THE D'OYLY CARTE OPERA COMPANY
|Helen Gilliland as Elsie Maynard in The Yeomen of the Guard|
Helen Gilliland (1917-19, 1919-20, 1921-22)
[Born Belfast, Northern Ireland 31 Jan 1897, died at sea 24 Nov 1942]
Helen Gilliland made her first stage appearance on tour with the D'Oyly Carte Repertory Opera Company in July 1917 as one of its principal sopranos, singing Aline in The Sorcerer, Mabel in The Pirates of Penzance, Phyllis in Iolanthe, Yum-Yum in The Mikado, and Casilda in The Gondoliers until leaving the Company in June 1919 at the close of her second season.
She returned to the Company in September 1919 for the 18-week London season at the Princes Theatre, appearing once more as Aline, Phyllis, Yum-Yum, and Casilda:but not Mabel, which was taken by Elsie Griffin.
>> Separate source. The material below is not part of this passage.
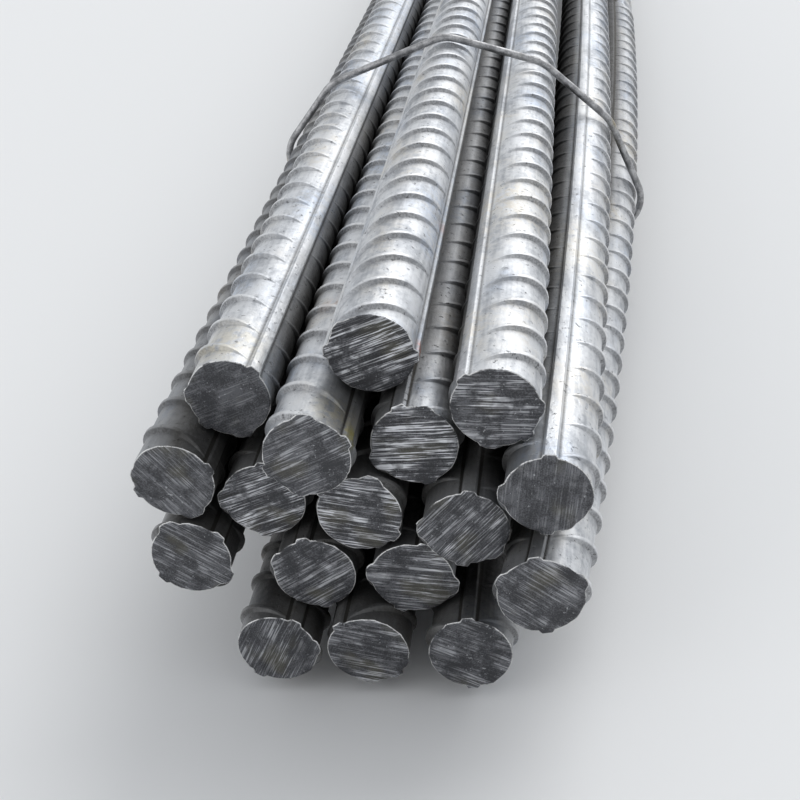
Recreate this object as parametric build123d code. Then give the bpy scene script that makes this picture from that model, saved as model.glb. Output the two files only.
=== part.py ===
from build123d import *
import os
from math import cos, hypot, radians, sin, sqrt

# A bundle of ribbed reinforcing bars, tied with three loops of annealed wire.
# Millimetres. The bars run along Y with the uneven sawn ends at -Y, Z is up, and the bundle
# lies on the undersides of its wire loops.

# The stock
bar_length = 3000.0    # a merchant's length
bar_dia = 16.0         # nominal round: the size the bar is sold and weighed by
lug_width = 2.0        # the two flat-topped ribs that run along the whole bar
lug_height = 0.45      # above the nominal round
rib_height = 0.95      # the cross ribs, which are not modelled here, above the nominal round
end_slope = 1.0        # scales the slant of the saw cuts, 0 makes them all square

# The stack
rib_standoff = 0.85    # the cross ribs keep neighbouring bars this far apart
gap_bottom_left = 1.8  # between the nominal rounds of the bottom row
gap_bottom_right = 3.5
gap_loose_left = 7.7   # bar 11 hangs in the wire this far from bar 15
gap_loose_right = 5.5  # and bar 14 this far from bar 17

# Two bars of the right side bow outwards behind their sawn ends
bow_length = 1400.0    # from the datum of the sawn ends to where they are back in the stack
bow_steps = 14         # straight runs in a bow
bows = {4: 0.049, 14: 0.111}    # each one's slope to the right at the datum

# The wire
wire_dia = 2.0
wire_sides = 8         # its section has flats, which keeps the model light
wire_seat = 0.05       # between the wire and the tips of the cross ribs
tie_inset = 175.0      # from the datum of the sawn ends to the first loop
tie_inset_back = 200.0
twist_radius = 1.12    # from the axis of the twist to the middle of each strand
twist_pitch = 6.5
twist_turns = 3.5
twist_steps = 8        # straight pieces in each turn

# Each bar in turn: how far its end is set back, the clock angle of its lugs in degrees from
# +X, and the slant of its cut, as degrees to the side and upwards.
ends = {
    1: (14.0, 43, 1.5, -1.0),
    2: (12.0, 172, -1.0, 2.0),
    3: (5.0, 130, 1.0, 1.5),
    4: (0.0, 84, -1.5, 0.5),
    5: (-0.5, 20, 0.0, 0.0),
    6: (6.5, 104, 0.5, -1.5),
    7: (6.5, 18, 2.0, 1.0),
    8: (8.5, 82, -1.0, 1.0),
    9: (4.0, 140, 1.5, -0.5),
    10: (1.5, 80, -2.0, 1.5),
    11: (5.5, 36, 1.0, -2.0),
    12: (5.5, 98, -0.5, 1.0),
    13: (4.0, 66, 1.0, 1.0),
    14: (-4.5, 94, -1.5, -1.5),
    15: (1.0, 54, 2.0, 0.5),
    16: (0.0, 128, 0.5, 1.5),
    17: (-1.5, 88, -1.0, -1.0),
}

body_radius = bar_dia / 2
crest_radius = body_radius + lug_height
seat = bar_dia + rib_standoff
loop_radius = body_radius + rib_height + wire_seat + wire_dia / 2
twist_offset = 0.45 * wire_dia    # the twist's axis lies this far outside the loop


def beside(bar, bearing, gap=rib_standoff):
    """Middle of a bar that lies a gap from another one, at a bearing in degrees from +X."""
    reach = bar_dia + gap
    return (bar[0] + reach * cos(radians(bearing)), bar[1] + reach * sin(radians(bearing)))


def nested(left, right):
    """Middle of a bar that lies in the groove on top of two others."""
    across, up = right[0] - left[0], right[1] - left[1]
    half = hypot(across, up) / 2
    rise = sqrt(seat**2 - half**2)
    return (
        (left[0] + right[0]) / 2 - up / (2 * half) * rise,
        (left[1] + right[1]) / 2 + across / (2 * half) * rise,
    )


def stack_bars():
    """X and Z of each bar, from the bottom row upwards."""
    at = {16: (0.0, 0.0)}
    at[15] = beside(at[16], 180, gap_bottom_left)
    at[17] = beside(at[16], 0, gap_bottom_right)

    at[11] = beside(at[15], 127, gap_loose_left)
    at[12] = nested(at[15], at[16])
    at[13] = nested(at[16], at[17])
    at[14] = beside(at[17], 47, gap_loose_right)

    at[8] = beside(at[12], 117)
    at[7] = nested(at[11], at[8])
    at[9] = beside(at[13], 118)
    at[10] = nested(at[13], at[14])

    at[5] = beside(at[9], 112)
    at[6] = nested(at[9], at[10])
    at[4] = beside(at[10], 27)

    at[1] = nested(at[7], at[5])
    at[2] = nested(at[5], at[6])
    at[3] = nested(at[6], at[4])
    return at


def bar_section(lug_angle):
    """Nominal round with its two opposite lugs, which start inside the round."""
    root = lug_height
    lug = Rectangle(lug_height + root, lug_width)
    section = Circle(body_radius)
    for turn in (lug_angle, lug_angle + 180):
        section += Rot(0, 0, turn) * Pos(crest_radius - (lug_height + root) / 2, 0) * lug
    return section


def bowed_by(bar, y):
    """How far a bar lies to the right of its place in the stack."""
    share = min(y / bow_length, 1)
    return bows.get(bar, 0) * bow_length * share * (1 - share) ** 2


def bar_line(bar, middle, behind, ahead):
    """The line that a bar runs along, from a place behind the stack to one ahead of it."""
    x, z = middle
    if bar not in bows:
        return Line((x, behind, z), (x, ahead, z))
    run = (bow_length - ahead) / bow_steps
    bow = [bow_length - step * run for step in range(bow_steps + 1)]
    return Polyline((x, behind, z), *((x + bowed_by(bar, y), y, z) for y in bow))


def make_bar(bar, middle, set_back, lug_angle, side_slant, up_slant):
    """One bar, cut to length at both ends by parallel saw cuts."""
    x, z = middle
    spare = 2 * bar_dia
    back = set_back + bar_length
    face = Plane((x, back + spare, z), x_dir=(1, 0, 0), z_dir=(0, -1, 0))
    path = bar_line(bar, middle, back + spare, -spare)
    stock = sweep(face * bar_section(lug_angle), path=path, transition=Transition.RIGHT)
    slant = (sin(radians(side_slant * end_slope)), 1, sin(radians(up_slant * end_slope)))
    stock = split(stock, bisect_by=Plane((x, set_back, z), z_dir=slant), keep=Keep.TOP)
    return split(stock, bisect_by=Plane((x, back, z), z_dir=slant), keep=Keep.BOTTOM)


def outermost(middles):
    """The bars that a tight loop bears on, in order round the stack."""
    chains = []
    for line in (sorted(middles), sorted(middles, reverse=True)):
        chain = []
        for bar in line:
            while len(chain) > 1 and turn_left(chain[-2], chain[-1], bar) < bar_dia:
                chain.pop()
            chain.append(bar)
        chains += chain[:-1]
    return chains


def turn_left(first, second, third):
    """Twice the area of three bars' triangle: near zero where they lie in line."""
    return (second[0] - first[0]) * (third[1] - first[1]) - (second[1] - first[1]) * (
        third[0] - first[0]
    )


def loop_outline(at):
    """The line that a tight wire takes round the stack: straight runs joined by arcs."""
    core = Polygon(*outermost(at.values()), align=None)
    return offset(core, amount=loop_radius, kind=Kind.ARC)


def wire_along(path, **how):
    """Wire laid along a path."""
    section = RegularPolygon(wire_dia / 2, wire_sides)
    return sweep(Plane(path @ 0, z_dir=path % 0) * section, path=path, **how)


def make_strand(start):
    """One end of the wire: it leaves the loop, which runs along Y here, and twists round Z."""
    foot = twist_radius + 0.75 * wire_dia
    points = [(0, foot * sin(radians(start)), 0)]
    for step in range(round(twist_turns * twist_steps) + 1):
        turn = radians(start + step * 360 / twist_steps)
        points.append((
            twist_radius * cos(turn) - twist_offset,
            twist_radius * sin(turn),
            0.65 * wire_dia + step * twist_pitch / twist_steps,
        ))
    return wire_along(Polyline(*points), transition=Transition.RIGHT)


def make_tie(stack, y):
    """One loop round the stack, with its twist on the left, halfway up bars 7 and 11."""
    at = {bar: (x + bowed_by(bar, y), z) for bar, (x, z) in stack.items()}
    upright = Plane((0, y, 0), x_dir=(1, 0, 0), z_dir=(0, -1, 0))
    tie = wire_along((upright * loop_outline(at)).face().outer_wire())
    left = min(x for x, z in at.values()) - loop_radius
    height = (at[7][1] + at[11][1]) / 2
    folded_back = Plane((left, y, height), x_dir=(1, 0, 0), z_dir=(0, 1, 0))
    for start in (90, 270):
        tie += folded_back * make_strand(start)
    return tie


at = stack_bars()
nodes = {}
for number, end in ends.items():
    nodes[f"bar_{number:02d}"] = make_bar(number, at[number], *end)
tie_places = {
    "tie_front": tie_inset,
    "tie_middle": (tie_inset + bar_length - tie_inset_back) / 2,
    "tie_back": bar_length - tie_inset_back,
}
for name, y in tie_places.items():
    nodes[name] = make_tie(at, y)

# The origin is the middle of the footprint, on the surface that the bundle lies on
box = Compound(children=[piece.solid() for piece in nodes.values()]).bounding_box()
to_origin = Pos(-box.center().X, -box.center().Y, -box.min.Z)

os.makedirs("parts", exist_ok=True)
for name, piece in nodes.items():
    placed = to_origin * piece.solid()
    export_step(placed, f"parts/{name}.step")
    size = placed.bounding_box().size
    print(name, "volume", round(placed.volume), "size", [round(s, 2) for s in (size.X, size.Y, size.Z)])
print("middle of the datum ends", to_origin.position)
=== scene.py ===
import math
import random

import bmesh
import bpy
from mathutils import Matrix, Vector


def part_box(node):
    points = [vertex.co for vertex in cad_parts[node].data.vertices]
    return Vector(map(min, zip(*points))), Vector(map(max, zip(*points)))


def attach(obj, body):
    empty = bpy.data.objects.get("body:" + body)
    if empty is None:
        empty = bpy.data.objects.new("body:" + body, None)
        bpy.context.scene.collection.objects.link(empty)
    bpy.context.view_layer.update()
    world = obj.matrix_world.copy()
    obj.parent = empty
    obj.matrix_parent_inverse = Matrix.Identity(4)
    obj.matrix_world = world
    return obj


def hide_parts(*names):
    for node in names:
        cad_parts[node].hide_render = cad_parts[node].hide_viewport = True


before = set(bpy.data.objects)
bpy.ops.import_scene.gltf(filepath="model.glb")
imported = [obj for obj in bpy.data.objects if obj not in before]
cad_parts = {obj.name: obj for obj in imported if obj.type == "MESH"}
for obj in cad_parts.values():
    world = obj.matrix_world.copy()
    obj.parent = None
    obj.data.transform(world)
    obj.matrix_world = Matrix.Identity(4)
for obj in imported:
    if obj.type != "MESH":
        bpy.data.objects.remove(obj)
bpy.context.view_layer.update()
mm = 0.001
print("frame loaded:", len(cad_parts), "nodes")


class Value:   # one socket: a sum or product of Values adds a Math node
    def __init__(self, finish, socket):
        self.finish = finish
        self.socket = socket

    def maths(self, operation, *others, clamp=False):
        settings = {"operation": operation, "use_clamp": clamp}
        return self.finish.node("ShaderNodeMath", settings, dict(enumerate((self, *others))))

    def __add__(self, other):
        return self.maths("ADD", other)

    def __sub__(self, other):
        return self.maths("SUBTRACT", other)

    def __rsub__(self, other):
        return self.maths("MULTIPLY_ADD", -1.0, other)

    def __mul__(self, other):
        return self.maths("MULTIPLY", other)

    __radd__ = __add__
    __rmul__ = __mul__

    def limited(self):   # kept between 0 and 1
        return self.maths("ADD", 0.0, clamp=True)

    def ramp(self, low, high):   # 0 below low, 1 above high, smooth between
        return self.finish.node("ShaderNodeMapRange", {"interpolation_type": "SMOOTHSTEP"}, {
            "Value": self, "From Min": low, "From Max": high,
        })


class Finish:   # the nodes of one material, or of the world
    def __init__(self, owner):
        self.owner = owner
        owner.use_nodes = True
        self.tree = owner.node_tree
        self.tree.nodes.clear()

    def node(self, kind, settings=None, inputs=None, output=0):
        made = self.tree.nodes.new(kind)
        for key, value in (settings or {}).items():
            setattr(made, key, value)
        for key, value in (inputs or {}).items():
            if isinstance(value, Value):
                self.tree.links.new(value.socket, made.inputs[key])
            else:
                made.inputs[key].default_value = value
        return Value(self, made.outputs[output]) if made.outputs else None

    def place(self):   # in the row frame, in metres
        return self.node("ShaderNodeTexCoord", output="Object")

    def attribute(self, name, output="Fac"):
        return self.node("ShaderNodeAttribute", {"attribute_name": name}, output=output)

    def vectors(self, operation, first, second, output="Vector"):
        inputs = {0: first, 1: second}
        return self.node("ShaderNodeVectorMath", {"operation": operation}, inputs, output)

    def stretched(self, where, x, y, z):   # under 1 draws a pattern out along that axis
        return self.vectors("MULTIPLY", where, (x, y, z))

    def noise(self, where, scale, detail=2.0, roughness=0.5, distortion=0.0):
        return self.node("ShaderNodeTexNoise", None, {
            "Vector": where, "Scale": scale, "Detail": detail, "Roughness": roughness,
            "Distortion": distortion,
        })

    def nearness(self, where, point, radius):   # 1 close to the point, 0 beyond the radius
        return 1 - self.vectors("DISTANCE", where, point, "Value").ramp(0.15 * radius, radius)

    def mixed(self, share, first, second):   # sockets 6, 7 and 2 of a Mix node are its colours
        return self.node("ShaderNodeMix", {"data_type": "RGBA"}, {0: share, 6: first, 7: second}, 2)

    def bumped(self, height, distance, strength):
        return self.node("ShaderNodeBump", None, {
            "Height": height, "Distance": distance, "Strength": strength,
        })

    def shade(self, inputs):
        shader = self.node("ShaderNodeBsdfPrincipled", None, inputs)
        self.node("ShaderNodeOutputMaterial", None, {"Surface": shader})
        return self.owner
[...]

Miss Gilliland left again at the end of the season in January 1920.
When Rupert D'Oyly Carte scheduled another London season:this one for 27 weeks from October 1921 to April 1922:Helen Gilliland returned for her third and final engagement. This time she appeared as Patience in Patience, Phyllis, Yum-Yum, Elsie Maynard in The Yeomen of the Guard, and Casilda.
She moved to the London Hippodrome in April 1922, and had a number of roles on the London Stage until 1928, when she traveled to America, appearing at the Shubert Theatre, New York, in The Red Robe. She eventually returned to England, appearing at Drury Lane in January 1931 in The Song of the Drum, and at the Gaiety in August 1931 in Nina Rosa. She appeared regularly in London and on tour over the next six years in musical comedy, variety, and pantomime.
Her agent sought a New York role for her in Knights of Song, the 1938 Oscar Hammerstein musical about Gilbert & Sullivan, but nothing seems to have come of it.
Miss Gilliland was a member of ENSA (the British equivalent of USO camp shows) during World War II. She was en route to an ENSA engagement in 1942 when the ship on which she was traveling was torpedoed by the Japanese Navy and sunk in Far Eastern waters. There were no survivors.